As part of that project, I have been studying patterns of career mobility among bureaucrats in the Jiangsu Province, which has the second largest economy in China, just behind Shanghai. I now have a dataset encompassing half a million records on more than 40,000 officials, detailing their career flows from 1990 to 2013. This project sheds light on many important issues related to the Chinese bureaucracy and governance in China. For example, the dual authority between the party and government lines is a defining feature of the party-state in China. We can examine the key characteristics of this phenomenon through the lens of personnel management, that is, how officials are moving through different positions between the party and government. We have a paper forthcoming on this topic.

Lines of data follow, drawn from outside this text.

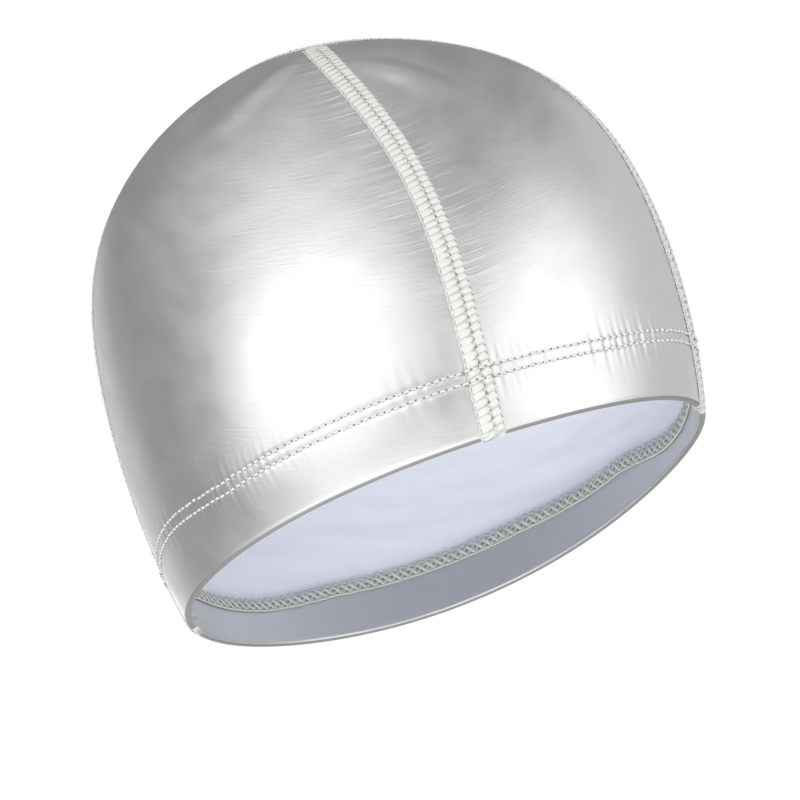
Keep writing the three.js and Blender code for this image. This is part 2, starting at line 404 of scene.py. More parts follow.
    def cloth(self, rim_angle: Array, share: Array, turn: Array, side: Array,
              lift: Array) -> Array:
        """Return points on or near the cloth.

        Args:
            rim_angle: Meridians, as angles on the rim in degrees.
            share: Shares of the way down each meridian.
            turn: Turn round the hem's fold, 0 on the wall and pi on the leaf inside.
            side: Distance across the meridian, in metres.
            lift: Height above the cloth's middle, in metres.

        Returns:
            One point for each place.
        """
        places = (np.asarray(value, float) for value in (rim_angle, share, turn, side, lift))
        rim_angle, share, turn, side, lift = np.broadcast_arrays(*places)
        middle, own_across = self.meridian(rim_angle, share)
        depths = self.crown_height * middle[..., 2] / self.hem_depth
        level = (1.0 - smoothstep(depths, self.level_below, self.slant_above))[..., None]
        level_way = [-middle[..., 1], middle[..., 0], np.zeros_like(share)]
        along_rim = unit(np.stack(level_way, axis=-1))
        across = unit(own_across * (1.0 - level) + along_rim * level)
        width = np.linalg.norm(self.slope(middle, across), axis=-1)
        direction = unit(middle + across * (side / width)[..., None])
        down = unit(np.cross(across, direction))
        down_slope = unit(self.slope(direction, down))
        across_slope = self.slope(direction, np.cross(direction, down))
        outward = unit(np.cross(down_slope, across_slope))
        radius = (self.fabric + self.hem_gap) / 2.0 + lift
        axis_depth = self.fabric + self.hem_gap / 2.0
        proud = radius * np.cos(turn) - axis_depth + self.fold_height(rim_angle, share)
        return (self.surface(direction) + outward * proud[..., None]
                + down_slope * (radius * np.sin(turn))[..., None])


# Meshes

@dataclass
class Patch:
    """Faces of one kind: their vertices, corners, surface coordinates and material number."""

    vertices: Array
    faces: Array
    coordinates: Array
    material: int = 0


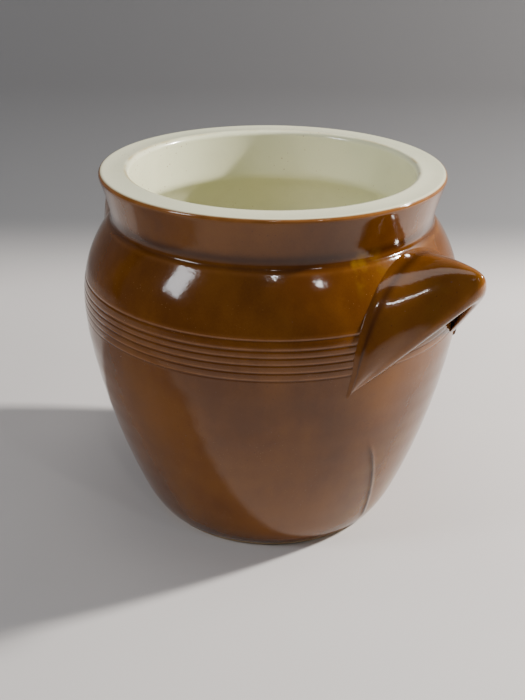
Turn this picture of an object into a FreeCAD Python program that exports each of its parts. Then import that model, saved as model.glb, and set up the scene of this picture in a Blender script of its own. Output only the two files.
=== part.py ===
"""Lidless glazed stoneware crock with two hooded ear lugs.

The pot is thrown: a thick floor, a wall that swells to a belly, a tight neck and a flared collar
with a broad flat rim.  Each ear is a separate pulled clay lug, hollow underneath for the fingers,
and luted to the shoulder with a thin layer of slip.  The clay carries two glaze coats: cream inside
and over the rim, brown outside and over the ears.  All lengths are in millimetres and +Z is up; the
origin is the middle of the foot, on the surface that the pot stands on.
"""
import FreeCAD, Part
import os
import re

import Sketcher

doc = FreeCAD.newDocument("crock")

# ---------------------------------------------------------------- driving dimensions
SIZES = {
    # pot, as clay without glaze
    "clay_height": 239.2,       # foot to rim
    "belly_radius": 125.2,      # widest point of the wall
    "foot_inset": 44.2,         # widest point in to the outer edge of the foot
    "foot_ring_width": 11.0,    # ring of clay that touches the table
    "foot_recess": 2.0,         # hollow under the floor, inside the ring
    "heel_inset": 32.9,         # widest point in to where the heel curve meets the wall
    "heel_height": 19.2,
    "shoulder_drop": 83.2,      # rim down to the widest point
    "belly_round": 180.0,       # profile radius just below the widest point
    "belly_drop": 28.25,        # widest point down to where the long lower wall begins
    "neck_inset": 20.6,         # widest point in to the neck
    "neck_straight": 6.2,       # upright stretch between shoulder and collar
    "collar_height": 23.4,      # neck to rim
    "rim_inset": 14.2,          # widest point in to where the collar's flare ends
    "rim_band": 2.0,            # height of the rim's outer rounding
    "mouth_inset": 32.0,        # widest point in to the mouth
    "mouth_rounding": 3.0,
    "wall_thickness": 11.0,
    "floor_thickness": 12.0,
    "floor_round": 20.0,        # inside corner between floor and wall
    # glaze and slip
    "glaze_thickness": 0.8,
    "cream_edge": 0.3,          # the cream coat ends this far below the top of the clay
    "glaze_stop": 4.0,          # the foot is wiped clean of glaze up to here
    "slip_thickness": 1.0,
    # throwing lines in the brown glaze
    "line_rise": 16.0,          # widest point up to the highest line
    "line_pitch": 4.9,
    "line_radius": 0.9,
    "line_depth": 0.35,
    # ears
    "ear_half_width": 57.7,     # at the wall
    "ear_apex_drop": 9.6,       # neck line to the top of the ear
    "ear_rise": 74.0,           # ends of the legs to the top of the ear
    "ear_reach": 33.5,          # tip beyond the widest point of the wall
    "ear_spine_drop": 3.0,      # how far the ridge falls from the wall to the tip
    "ear_tip_half_width": 8.5,
    "ear_tip_thickness": 11.0,
    "ear_ridge_round": 17.0,    # radius of the ridge halfway out
    "ear_lip": 7.0,             # clay left around the finger hollow
    "ear_tip_solid": 11.0,      # clay between the hollow and the tip
    "ear_nose": 3.0,            # length of the blunted end of the tip
}
LINE_COUNT = 6

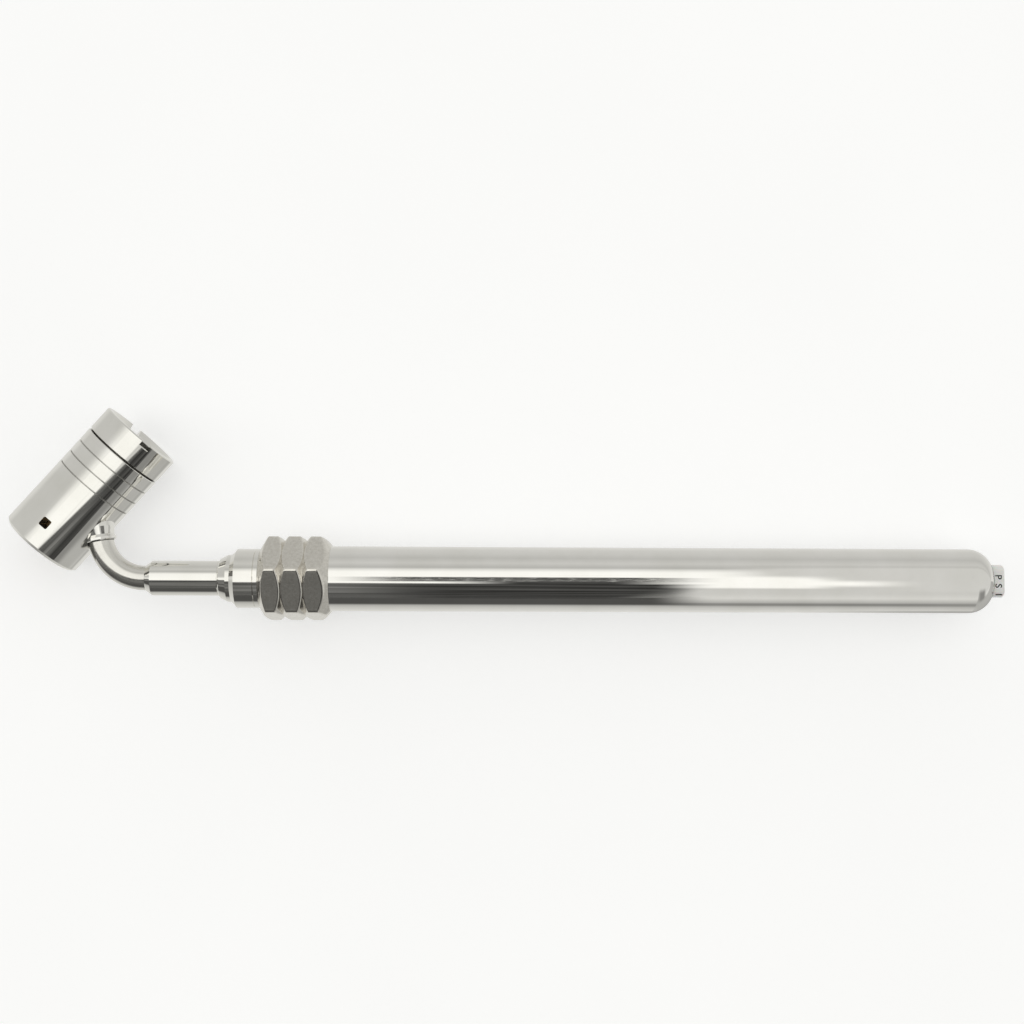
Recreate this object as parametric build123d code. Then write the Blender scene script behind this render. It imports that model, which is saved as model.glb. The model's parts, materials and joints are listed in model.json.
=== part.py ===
from build123d import *
import math
import os

# Sliding-bar tyre pressure gauge with a large-bore straight-on chuck on a bent neck.
# Frame: origin on the barrel axis just outside the grip nut, +X along the barrel
# towards the indicator, +Y towards the side that the neck bends to, +Z up. Millimetres.

# Barrel and indicator
BARREL_R = 7.15
BARREL_BORE_R = 6.55
BARREL_THREAD_R = 6.85
BARREL_START = -12.4
BARREL_STRAIGHT_END = 141.2
END_ROUND_R = 5.0
END_OPENING_R = 4.75
BAR_WIDTH = 7.2
BAR_CORNER_R = 1.6
GUIDE_NOSE = 145.2
BAR_TIP_X = 148.3

# Grip nut
NUT_ACROSS_FLATS = 17.0
NUT_LEFT = -15.8
NUT_RIGHT = -0.5
NUT_BAND_PITCH = 4.8
NUT_FIRST_BAND = -13.1
NUT_CREST_HALF = 1.2
NUT_VALLEY_R = 8.25
NUT_VERTEX_ANGLE = 19.0

# Shoulder adapter, sleeve and neck
SHOULDER_R = 6.5
SHOULDER_RIGHT = -16.9
SHOULDER_LEFT = -21.0
ADAPTER_LEFT = -24.8
SPIGOT_R = 5.95
SPIGOT_END = -8.0
SLEEVE_R = 3.83
SLEEVE_LEFT = -40.8
SLEEVE_INNER_END = -20.0
NECK_R = 2.7
NECK_BORE_R = 1.5
NECK_BEND_START = -41.3
NECK_BEND_R = 9.9
NECK_BEND_ANGLE = 79.0
NECK_INSIDE_HEAD = 6.6
COLLAR_RIM_R = 3.3
COLLAR_WAIST_R = 3.0
COLLAR_HEAD_R = 3.35
COLLAR_SPIGOT_R = 2.95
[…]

Another line of research in this project is what I call “stratified spatial mobility,” meaning a pattern whereby just a handful of officials are able to move beyond the administrative jurisdiction along the bureaucratic ladder into the immediate next higher-level administrative jurisdiction, whereas most officials stay within their own jurisdiction for life. It’s polarized mobility, in stark contrast between spatial mobility and local mobility. That’s why in each locality there are dense social networks and strong boundaries. This type of stratified mobility in the Chinese bureaucracy has huge consequences for understanding how China is governed. For example, local networks fiercely protect each other and have strong ties with those officials at an immediate authority, resulting in collusion among local governments when they respond to crises or interact with higher authorities. The failure to keep the Wuhan coronavirus outbreak from becoming an epidemic is a case in point. So we opened this conversation with the coronavirus and end it with the same topic.